Multiple Alignment
Given k>2 sequences, the multiple alignment problem is to pad them out with null characters, '-', so that they all have the same length and to do this in such a way as to optimise some criterion -- minimise a cost or maximise a score.
The most popular choices, in no particular order, for specifying the cost (score) function of mutiple alignment are:
- All-pairs costs: The multiple alignment is "projected" onto all k×(k-1)/2 possible pairs out of the k sequences, the cost (score) of every such two-way alignment is calculated, and they are all summed.
- Star costs: A single hypothetical ancestor is assumed connected to each one of the given k sequences by an edge. The minimum possible sum of costs (max score) from the ancestor to each leaf is calculated.
- Tree-costs: The leaf sequences are related by a phylogenetic tree (evolutionary tree, family tree). The cost is the sum of the costs corresponding to each edge in the tree. The tree can be unrooted or rooted and, especially in the latter case, a "molecular clock" may be assumed (or not). This models the evolutionary process most closely but, the problem is, where to get the phylogenetic tree?

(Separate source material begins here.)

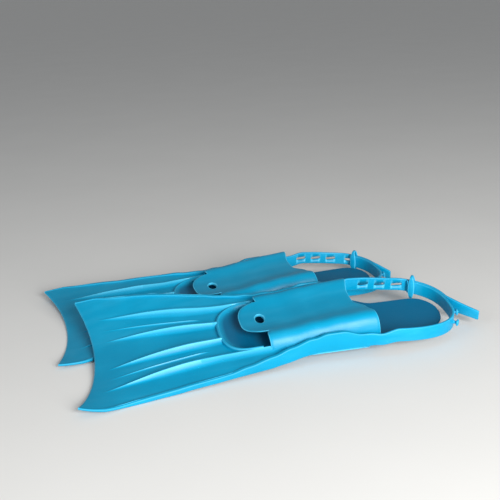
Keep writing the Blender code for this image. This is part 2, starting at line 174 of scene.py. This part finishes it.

The simple multiple alignment algorithm for two sequences of length ~n takes O(n2)-time. The corresponding algorithm for k≥3 sequences takes O(nk)-time. This is infeasible if n is "large" and k is more than a "few" in which case either heuristics or a stochastic search must be used. For example, each internal hypothetical node in an unrooted phylogenetic tree has three neighbours so it is possible to do repeated three-way alignment in either a greedy or a stochastic way. Alternatively a k-way alignment may be "projected" onto any k'<k of those sequences. Therefore, under tree-costs the phylogenetic tree can be "broken" on any edge and the two corresponding sub-alignments of leaves can be realigned in about O(n2)-time. One can either (Gibbs-) sample random alignments or "cool" the process towards an optimal multiple alignment [Allison & Wallace].